Tuesday, 18 January 2011

Carthago Delenda Est?

Rachid Ghannoushi, whose daughter Soumaya is so ubiquitous at the moment, is on his way back to Tunisia, to re-establish An Nahda there. Of course, it is "only" comparable to its close friends, his translators, the ruling AKP in Turkey. So that's all right, then. Isn't it? How about Tunisia in NATO? Or Tunisia in the EU, with An Nahda legislating for us, just as the AKP will soon be doing, and just as all manner of other undesirables already do?

Israel, Egypt, Turkey, the Gulf monarchs, the Saudi proxies in Lebanon, and now Turkey's little helper in Tunisia, whatever the unreconstructed Communists who actually staged the uprising there might have wanted (and whose kind has been legislating for us at Brussels and Strasbourg since 1973): the Middle East is being turned into what most people in the West have been conned into believing that it has always been, with no indigenous Christians, and with no place of safety for Jews unless they sign up to Zionism. Even the sort of ghastly regime that the West used to indulge, and continues to indulge elsewhere in the world, simply has to go.

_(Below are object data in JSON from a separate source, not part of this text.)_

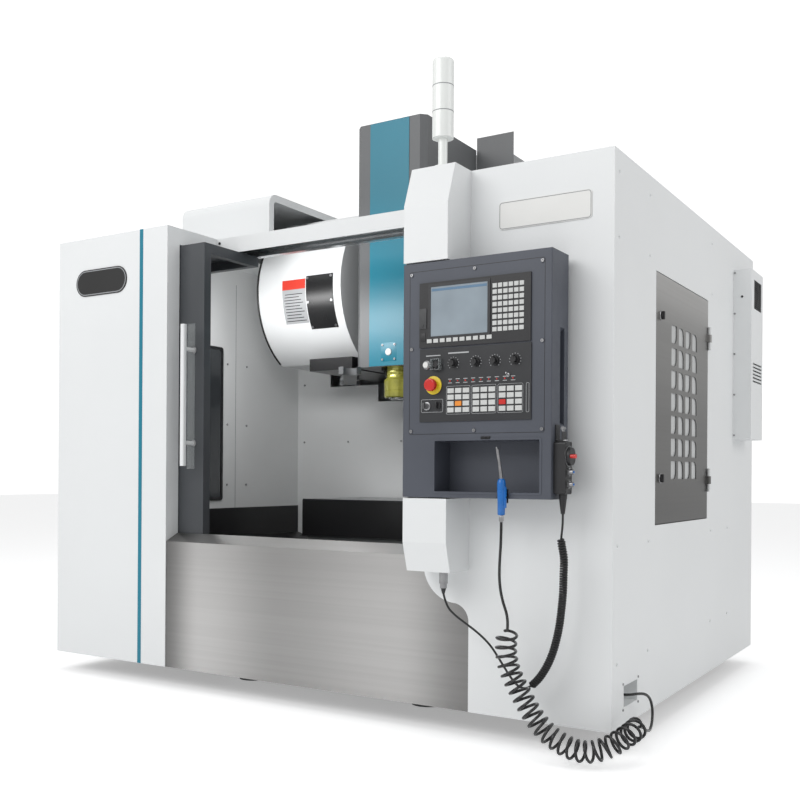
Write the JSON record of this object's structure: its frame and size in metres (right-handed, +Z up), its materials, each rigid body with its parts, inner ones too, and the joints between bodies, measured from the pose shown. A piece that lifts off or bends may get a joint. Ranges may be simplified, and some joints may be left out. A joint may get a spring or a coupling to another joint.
{
  "type": "cnc machining center",
  "caption": "Vertical machining centre in a sheet-metal guard, with sliding doors, tool changer, swivelling control box, handwheel pendant and air gun on a coiled hose.",
  "frame": {"origin": "middle of the footprint, on the floor, without the free cords", "axes": "+X to the right seen from the front, +Y to the back, +Z up"},
  "size_m": [2.6049, 2.079, 2.397],
  "materials": {
    "white_paint": "fine textured white powder coat",
    "dark_paint": "dark grey textured paint",
    "black_paint": "black satin paint",
    "grey_paint": "mid grey paint",
    "head_paint": "teal front, grey sides",
    "stainless": "brushed stainless sheet",
    "cast_iron": "grey painted casting",
    "ground_steel": "ground steel",
    "nose_finish": "steel under a yellowish oil film",
    "black_plastic": "black moulded plastic",
    "panel_plastic": "dark membrane panel",
    "red_plastic": "red moulded plastic",
    "white_plastic": "white plastic",
    "blue_plastic": "blue plastic",
    "black_rubber": "black hose and cable jacket",
    "trim": "teal stripe and bare badge plates"
  },
  "bodies": {
    "root": {"base_bed": "cast_iron", "levelling_feet": "cast_iron", "column": "cast_iron", "front_panels": "white_paint", "side_panels": "white_paint", "top_and_rear_panels": "white_paint", "inner_walls": "white_paint", "chip_pan": "black_paint", "front_apron": "stainless", "front_beam": "white_paint", "front_trims": "trim", "electrical_cabinet": "white_paint", "cooler_unit": "white_paint", "tower_light": "white_plastic", "post_covers": "white_paint", "magazine_cover": "white_paint", "changer_housing": "black_paint", "magazine_hood": "white_paint", "pendant_plug": "ground_steel", "air_hose": "black_rubber", "hose_coil": "black_rubber", "hose_end": "black_rubber", "cable_curl": "black_rubber", "cable_tail": "black_rubber"},
    "side_door": {"side_door": "stainless"},
    "side_latch_lower": {"side_latch_lower": "black_plastic"},
    "side_latch_upper": {"side_latch_upper": "black_plastic"},
    "cabinet_door": {"cabinet_door": "white_paint"},
    "main_switch": {"main_switch": "red_plastic"},
    "left_door": {"left_door": "dark_paint"},
    "right_door": {"right_door": "dark_paint"},
    "saddle": {"saddle": "cast_iron"},
    "table": {"table": "cast_iron"},
    "x_screw": {"x_screw": "ground_steel"},
    "y_screw": {"y_screw": "ground_steel"},
    "z_screw": {"z_screw": "ground_steel"},
    "head": {"head_casting": "cast_iron", "head_cover": "head_paint", "spindle_housing": "nose_finish"},
    "spindle": {"spindle": "ground_steel"},
    "change_arm": {"change_arm": "ground_steel"},
    "magazine_disc": {"magazine_disc": "cast_iron"},
    "control_box": {"control_box": "dark_paint", "control_front_plate": "dark_paint", "display_unit": "black_plastic", "operator_panel": "panel_plastic", "panel_keys": "black_plastic", "pendant_body": "black_plastic", "air_gun": "blue_plastic"},
    "power_button": {"power_button": "white_plastic"},
    "guarded_button": {"guarded_button": "black_plastic"},
    "emergency_stop": {"emergency_stop": "red_plastic"},
    "key_switch": {"key_switch": "ground_steel"},
    "pendant_wheel": {"pendant_wheel": "black_plastic"},
    "axis_selector": {"axis_selector": "ground_steel"},
    "step_selector": {"step_selector": "ground_steel"},
    "panel_knob_1": {"panel_knob_1": "black_plastic"},
    "panel_knob_2": {"panel_knob_2": "black_plastic"},
    "panel_knob_3": {"panel_knob_3": "black_plastic"},
    "panel_knob_4": {"panel_knob_4": "black_plastic"}
  },
  "joints": [
    {"name": "left_door_slide", "type": "slide", "parent": "root", "child": "left_door", "axis": [1, 0, 0], "range_m": [0, 0.611]},
    {"name": "right_door_slide", "type": "slide", "parent": "root", "child": "right_door", "axis": [-1, 0, 0], "range_m": [0, 0.465]},
    {"name": "saddle_slide", "type": "slide", "parent": "root", "child": "saddle", "axis": [0, -1, 0], "range_m": [0, 0.5]},
    {"name": "table_slide", "type": "slide", "parent": "saddle", "child": "table", "axis": [1, 0, 0], "range_m": [-0.4, 0.4]},
    {"name": "head_slide", "type": "slide", "parent": "root", "child": "head", "axis": [0, 0, 1], "range_m": [-0.341, 0.159]},
    {"name": "x_screw_spin", "type": "hinge", "parent": "saddle", "child": "x_screw", "pos_m": [-0.0375, 0.1595, 0.62], "axis": [1, 0, 0], "continuous": true},
    {"name": "y_screw_spin", "type": "hinge", "parent": "root", "child": "y_screw", "pos_m": [-0.0375, -0.6005, 0.405], "axis": [0, 1, 0], "continuous": true},
    {"name": "z_screw_spin", "type": "hinge", "parent": "root", "child": "z_screw", "pos_m": [-0.0375, 0.4595, 0.96], "axis": [0, 0, 1], "continuous": true},
    {"name": "spindle_spin", "type": "hinge", "parent": "head", "child": "spindle", "pos_m": [-0.0375, -0.0705, 1.186], "axis": [0, 0, 1], "continuous": true},
    {"name": "change_arm_swing", "type": "hinge", "parent": "root", "child": "change_arm", "pos_m": [-0.2925, -0.0705, 1.305], "axis": [0, 0, 1], "range_deg": [-38, 0]},
    {"name": "magazine_spin", "type": "hinge", "parent": "root", "child": "magazine_disc", "pos_m": [-0.3925, 0.2295, 1.7], "axis": [1, 0, 0], "continuous": true},
    {"name": "control_box_swing", "type": "hinge", "parent": "root", "child": "control_box", "pos_m": [0.6445, -0.9305, 0.783], "axis": [0, 0, 1], "range_deg": [-90, 0]},
    {"name": "side_door_swing", "type": "hinge", "parent": "root", "child": "side_door", "pos_m": [1.2205, 0.2245, 1.08], "axis": [0, 0, 1], "range_deg": [0, 110]},
    {"name": "side_latch_lower_turn", "type": "hinge", "parent": "side_door", "child": "side_latch_lower", "pos_m": [1.2125, -0.3825, 0.847], "axis": [1, 0, 0], "range_deg": [0, 90]},
    {"name": "side_latch_upper_turn", "type": "hinge", "parent": "side_door", "child": "side_latch_upper", "pos_m": [1.2125, -0.3825, 1.402], "axis": [1, 0, 0], "range_deg": [0, 90]},
    {"name": "cabinet_door_swing", "type": "hinge", "parent": "root", "child": "cabinet_door", "pos_m": [0.6065, 1.0195, 1.08], "axis": [0, 0, 1], "range_deg": [0, 110]},
    {"name": "main_switch_turn", "type": "hinge", "parent": "cabinet_door", "child": "main_switch", "pos_m": [1.0965, 1.0115, 1.48], "axis": [0, 1, 0], "range_deg": [0, 90]},
    {"name": "power_button_press", "type": "slide", "parent": "control_box", "child": "power_button", "axis": [0, 1, 0], "range_m": [0, 0.003], "stiffness_N_per_m": 400},
    {"name": "guarded_button_press", "type": "slide", "parent": "control_box", "child": "guarded_button", "axis": [0, 1, 0], "range_m": [0, 0.003], "stiffness_N_per_m": 400},
    {"name": "emergency_stop_press", "type": "slide", "parent": "control_box", "child": "emergency_stop", "axis": [0, 1, 0], "range_m": [0, 0.006]},
    {"name": "panel_knob_1_turn", "type": "hinge", "parent": "control_box", "child": "panel_knob_1", "pos_m": [0.7515, -1.0055, 1.202], "axis": [0, 1, 0], "range_deg": [-135, 135]},
    {"name": "panel_knob_2_turn", "type": "hinge", "parent": "control_box", "child": "panel_knob_2", "pos_m": [0.8295, -1.0055, 1.202], "axis": [0, 1, 0], "range_deg": [-135, 135]},
    {"name": "panel_knob_3_turn", "type": "hinge", "parent": "control_box", "child": "panel_knob_3", "pos_m": [0.8945, -1.0055, 1.202], "axis": [0, 1, 0], "range_deg": [-135, 135]},
    {"name": "panel_knob_4_turn", "type": "hinge", "parent": "control_box", "child": "panel_knob_4", "pos_m": [0.9625, -1.0055, 1.202], "axis": [0, 1, 0], "range_deg": [-135, 135]},
    {"name": "key_switch_turn", "type": "hinge", "parent": "control_box", "child": "key_switch", "pos_m": [0.6565, -1.0055, 1.071], "axis": [0, 1, 0], "range_deg": [0, 90]},
    {"name": "pendant_wheel_spin", "type": "hinge", "parent": "control_box", "child": "pendant_wheel", "pos_m": [1.1155, -0.9625, 0.911], "axis": [1, 0, 0], "continuous": true},
    {"name": "axis_selector_turn", "type": "hinge", "parent": "control_box", "child": "axis_selector", "pos_m": [1.1155, -0.9625, 0.865], "axis": [1, 0, 0], "range_deg": [-75, 75]},
    {"name": "step_selector_turn", "type": "hinge", "parent": "control_box", "child": "step_selector", "pos_m": [1.1155, -0.9625, 0.828], "axis": [1, 0, 0], "range_deg": [-45, 45]}
  ],
  "couplings": [
    {"joint": "x_screw_spin", "follows": "table_slide", "rad_per_m": 628.32},
    {"joint": "y_screw_spin", "follows": "saddle_slide", "rad_per_m": -628.32},
    {"joint": "z_screw_spin", "follows": "head_slide", "rad_per_m": 628.32}
  ]
}
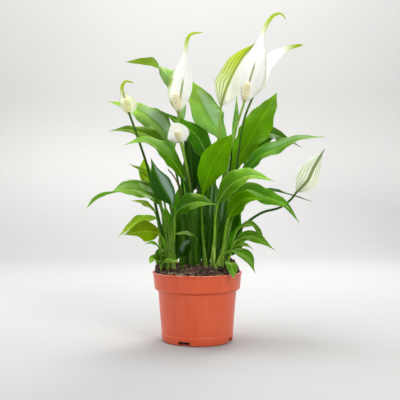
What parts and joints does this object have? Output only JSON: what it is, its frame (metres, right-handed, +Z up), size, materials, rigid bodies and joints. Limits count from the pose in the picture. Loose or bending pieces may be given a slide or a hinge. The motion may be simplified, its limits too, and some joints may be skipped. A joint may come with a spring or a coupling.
{
  "type": "potted peace lily",
  "caption": "Peace lily with arching lance-shaped leaves and white hooded flowers on tall stalks, growing in soil in a round tapered plastic nursery pot.",
  "frame": {"origin": "centre of the pot's foot, on the surface that it stands on", "axes": "+Z up along the pot's axis, -Y to the side that the picture shows as the front, +X to the right of that front"},
  "size_m": [0.307, 0.203, 0.4316],
  "materials": {
    "pot_plastic": "satin terracotta-coloured moulded plastic",
    "peat": "damp crumbly dark peat",
    "leaf_light": "satin leaf, bright yellow-green",
    "leaf_mid": "satin leaf, fresh green",
    "leaf_dark": "glossy leaf, deep green",
    "stalk_light": "smooth pale green stalk",
    "stalk_dark": "smooth dark green stalk",
    "spathe_white": "soft satin white with a green midrib and tip",
    "spathe_green": "soft satin pale green with darker stripes",
    "spadix_cream": "matte cream with florets in relief",
    "dried_stalk": "dry brown"
  },
  "bodies": {
    "root": {"pot": "pot_plastic", "soil": "peat", "leaf_left_arch": "leaf_light", "leaf_left_back": "leaf_light", "leaf_front_centre": "leaf_light", "leaf_tall_right": "leaf_light", "leaf_front_arch": "leaf_light", "leaf_right_inner": "leaf_light", "leaf_top_left": "leaf_mid", "leaf_upper_left": "leaf_mid", "leaf_left_narrow": "leaf_mid", "leaf_left_short": "leaf_mid", "leaf_far_left": "leaf_mid", "leaf_left_narrow_low": "leaf_mid", "leaf_low_left": "leaf_mid", "leaf_low_left_broad": "leaf_mid", "leaf_top_centre": "leaf_mid", "leaf_centre_arch": "leaf_mid", "leaf_front_level": "leaf_mid", "leaf_front_small": "leaf_mid", "leaf_long_right": "leaf_mid", "leaf_right_rim": "leaf_mid", "leaf_back_left": "leaf_mid", "leaf_back_centre": "leaf_mid", "leaf_back_right": "leaf_mid", "young_leaves_left": "leaf_mid", "young_leaves_right": "leaf_mid", "leaf_mid_left": "leaf_dark", "leaf_left_front": "leaf_dark", "leaf_upright": "leaf_dark", "leaf_inner_left": "leaf_dark", "leaf_front_low": "leaf_dark", "leaf_behind_right": "leaf_dark", "leaf_right_level": "leaf_dark", "leaf_right_droop": "leaf_dark", "low_leaves_back": "leaf_dark", "low_leaves_left": "leaf_dark", "low_leaves_right": "leaf_dark", "stalk_tall_front": "stalk_light", "spathe_tall_front": "spathe_white", "spadix_tall_front": "spadix_cream", "stalk_behind_right": "stalk_dark", "spathe_behind_right": "spathe_white", "spadix_behind_right": "spadix_cream", "stalk_tall_left": "stalk_light", "spathe_tall_left": "spathe_white", "spadix_tall_left": "spadix_cream", "stalk_far_left": "stalk_dark", "spathe_far_left": "spathe_green", "spadix_far_left": "spadix_cream", "stalk_round_centre": "stalk_light", "spathe_round_centre": "spathe_white", "spadix_round_centre": "spadix_cream", "stalk_right_edge": "stalk_dark", "spathe_right_edge": "spathe_green", "spadix_right_edge": "spadix_cream", "stalk_upper_centre": "stalk_light", "spathe_upper_centre": "spathe_green", "spadix_upper_centre": "spadix_cream", "stalk_dried": "dried_stalk"}
  },
  "joints": []
}
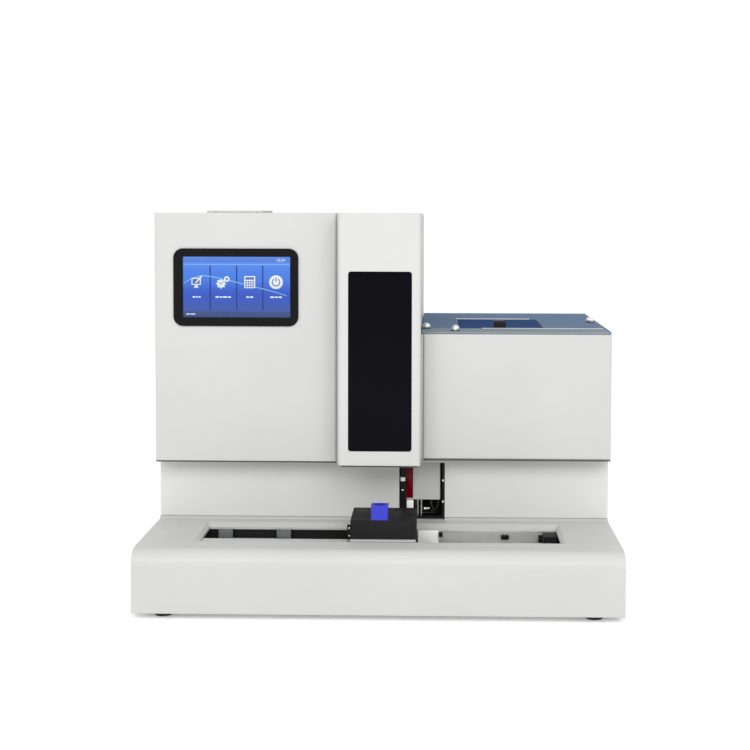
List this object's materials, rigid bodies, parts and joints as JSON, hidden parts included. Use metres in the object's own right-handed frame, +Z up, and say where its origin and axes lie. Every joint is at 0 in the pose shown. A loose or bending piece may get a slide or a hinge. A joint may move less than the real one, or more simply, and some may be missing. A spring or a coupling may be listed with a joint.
{
  "type": "urine analyzer",
  "caption": "Bench-top urine analyzer: a rack channel under a sampling needle, a touch screen tower, and a strip feeder box with a hatch in its tinted lid.",
  "frame": {"origin": "middle of the footprint, on the bench under the feet", "axes": "+Z up, the front faces -Y, +X to the right as seen from the front"},
  "size_m": [0.65, 0.53, 0.5393],
  "materials": {
    "housing": "warm light grey moulded, fine satin texture",
    "foot_rubber": "matte black",
    "sheet_steel": "brushed stainless",
    "black_plastic": "fine matte black",
    "gloss_black": "polished black",
    "display": "lit blue touch screen behind glass",
    "lid_tint": "smoky blue translucent acrylic",
    "blue_tint": "clear blue acrylic",
    "chrome": "polished",
    "aluminium": "satin anodised",
    "silver_plastic": "silver grey",
    "white_plastic": "white",
    "clear_glass": "clear",
    "black_rubber": "matte black",
    "paper": "plain white",
    "circuit_board": "green laminate"
  },
  "bodies": {
    "chassis": {"foot_front_left": "foot_rubber", "foot_rear_left": "foot_rubber", "foot_front_right": "foot_rubber", "foot_rear_right": "foot_rubber", "base_plate": "sheet_steel", "base_cover": "housing", "channel_liner": "black_plastic", "tray_right": "sheet_steel", "tray_left": "sheet_steel", "sampling_station": "black_plastic", "stat_holder": "blue_tint", "mid_housing": "housing", "scanner_bracket": "black_plastic", "barcode_scanner": "silver_plastic", "tower_shell": "housing", "tower_front_panel": "housing", "screen_bezel": "gloss_black", "touch_panel": "display", "cover_hinge_upper": "sheet_steel", "cover_hinge_lower": "sheet_steel", "lift_frame": "aluminium", "lift_motor": "black_plastic", "lift_belt": "black_rubber", "syringe_pump": "silver_plastic", "syringe_barrel": "clear_glass", "strip_housing": "housing", "strip_front_panel": "housing", "top_lid": "lid_tint", "lid_screw_1": "chrome", "lid_screw_2": "chrome", "lid_screw_3": "chrome", "strip_hopper": "white_plastic", "strip_platform": "aluminium", "feeder_frame": "sheet_steel", "optics_head": "black_plastic", "printer_bay": "black_plastic", "rear_panel": "housing", "fan_frame": "black_plastic", "power_inlet": "black_plastic", "power_supply": "sheet_steel", "control_board": "circuit_board"},
    "cover": {"sampling_cover": "housing", "cover_window": "gloss_black"},
    "hatch": {"hopper_hatch": "lid_tint", "hatch_knob": "black_plastic"},
    "needle_head": {"needle_carriage": "aluminium", "sampling_needle": "chrome"},
    "upper_pulley": {"lift_pulley_upper": "aluminium"},
    "lower_pulley": {"lift_pulley_lower": "aluminium"},
    "feed": {"feed_pusher": "sheet_steel"},
    "shift": {"shift_pusher": "black_plastic"},
    "eject": {"eject_pusher": "aluminium"},
    "drum": {"strip_drum": "white_plastic"},
    "drawer": {"waste_drawer": "white_plastic"},
    "printer_flap": {"printer_lid": "housing"},
    "platen": {"platen_roller": "black_rubber"},
    "roll": {"paper_roll": "paper"},
    "plunger": {"syringe_plunger": "white_plastic"},
    "fan": {"fan_rotor": "black_plastic"},
    "rocker": {"power_rocker": "black_plastic"}
  },
  "joints": [
    {"name": "cover_hinge", "type": "hinge", "parent": "chassis", "child": "cover", "pos_m": [0.051, -0.11, 0.183], "axis": [0, 0, 1], "range_deg": [0, 88]},
    {"name": "hatch_hinge", "type": "hinge", "parent": "chassis", "child": "hatch", "pos_m": [0.17075, 0.117, 0.367], "axis": [-1, 0, 0], "range_deg": [0, 105]},
    {"name": "needle_lift", "type": "slide", "parent": "chassis", "child": "needle_head", "axis": [0, 0, -1], "range_m": [0, 0.1]},
    {"name": "upper_pulley_spin", "type": "hinge", "parent": "chassis", "child": "upper_pulley", "pos_m": [0.0355, -0.107, 0.49], "axis": [0, 1, 0], "range_deg": [-10, 760]},
    {"name": "lower_pulley_spin", "type": "hinge", "parent": "chassis", "child": "lower_pulley", "pos_m": [0.0355, -0.107, 0.21], "axis": [0, 1, 0], "range_deg": [-10, 760]},
    {"name": "feed_slide", "type": "slide", "parent": "chassis", "child": "feed", "axis": [0, 1, 0], "range_m": [0, 0.0251]},
    {"name": "shift_slide", "type": "slide", "parent": "chassis", "child": "shift", "axis": [-1, 0, 0], "range_m": [0, 0.1725]},
    {"name": "eject_slide", "type": "slide", "parent": "chassis", "child": "eject", "axis": [0, -1, 0], "range_m": [0, 0.0465]},
    {"name": "drum_spin", "type": "hinge", "parent": "chassis", "child": "drum", "pos_m": [0.17075, 0.035, 0.278], "axis": [1, 0, 0], "continuous": true},
    {"name": "drawer_slide", "type": "slide", "parent": "chassis", "child": "drawer", "axis": [1, 0, 0], "range_m": [0, 0.172]},
    {"name": "printer_lid_hinge", "type": "hinge", "parent": "chassis", "child": "printer_flap", "pos_m": [-0.221, 0.0535, 0.5378], "axis": [-1, 0, 0], "range_deg": [0, 105]},
    {"name": "paper_roll_spin", "type": "hinge", "parent": "chassis", "child": "roll", "pos_m": [-0.221, -0.0007, 0.5043], "axis": [1, 0, 0], "continuous": true},
    {"name": "platen_spin", "type": "hinge", "parent": "printer_flap", "child": "platen", "pos_m": [-0.221, -0.02, 0.5303], "axis": [1, 0, 0], "continuous": true},
    {"name": "plunger_slide", "type": "slide", "parent": "chassis", "child": "plunger", "axis": [0, 0, -1], "range_m": [0, 0.04]},
    {"name": "fan_spin", "type": "hinge", "parent": "chassis", "child": "fan", "pos_m": [-0.15, 0.2355, 0.3], "axis": [0, 1, 0], "continuous": true},
    {"name": "rocker_tilt", "type": "hinge", "parent": "chassis", "child": "rocker", "pos_m": [0.293, 0.2575, 0.0455], "axis": [1, 0, 0], "range_deg": [0, 16]}
  ],
  "couplings": [
    {"joint": "upper_pulley_spin", "follows": "needle_lift", "rad_per_m": 125},
    {"joint": "lower_pulley_spin", "follows": "needle_lift", "rad_per_m": 125},
    {"joint": "platen_spin", "follows": "paper_roll_spin", "ratio": -4.8889}
  ]
}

At Israeli, Egyptian, Turkish and Saudi instigation, the large and previously secure Christian minority in one of the most populous Arab countries has been used as bait with which to attract jihadis, a country with reserved parliamentary representation for Jews and Christians must be nuked, a country with Christian festivals as public holidays and which is busily restoring Jewish holy sites is next in line, and a Christian-Muslim alliance which is restoring an historic synagogue is not recognised as the respected Opposition within a pluralist and Westward-looking democracy, but rather is demonised as a gang of Islamist terrorists.

In that last case, the aim seems to be to hand over Lebanon to the Saudis' sponsorees in order to prove the Likudnik and neoconservative point: "Remember when there were lots of Christians in Lebanon, and you heard French on the streets of Beirut? But it's all gone now. Arabs, eh? What are they like?" For that matter, "Remember when you heard French on the streets of Tunis? But it's all gone now. Arabs, eh? What are they like?" Well, what are Phoenicians like? Carthage may be gone for now, and may indeed have been gone for a long time. But Sidon and Tyre are not.

The old deal was that the Christians would give up appealing to Europe, especially France, and recognise that Lebanon was an Arab country, while the Muslims would give up agitating for union with Syria and recognise that Lebanon was independent and indivisible. The March 8 Alliance embodies the changed reality, that both the ties to the West (especially Europe, at least while America remains as she is) and the ties to Syria (and to Iran) are now essential to maintaining Lebanon's independence, her indivisibility, and her Levantine character, itself a living witness to a way of being Arab radically different from that propagated out of Riyadh.

That Alliance should commit itself to recognising French once and for all as an official language equal to Arabic, to reflecting the increasing situation on the ground by doing the same for English, to strengthening ties within the Francophonie, and to following the example of certain never-British countries in Africa by joining the Commonwealth. If there had to be some quid pro quo in terms of ties to Syria, Iran or both, then so be it. But how would the ridiculously biased media in, especially, the English-speaking world spin this?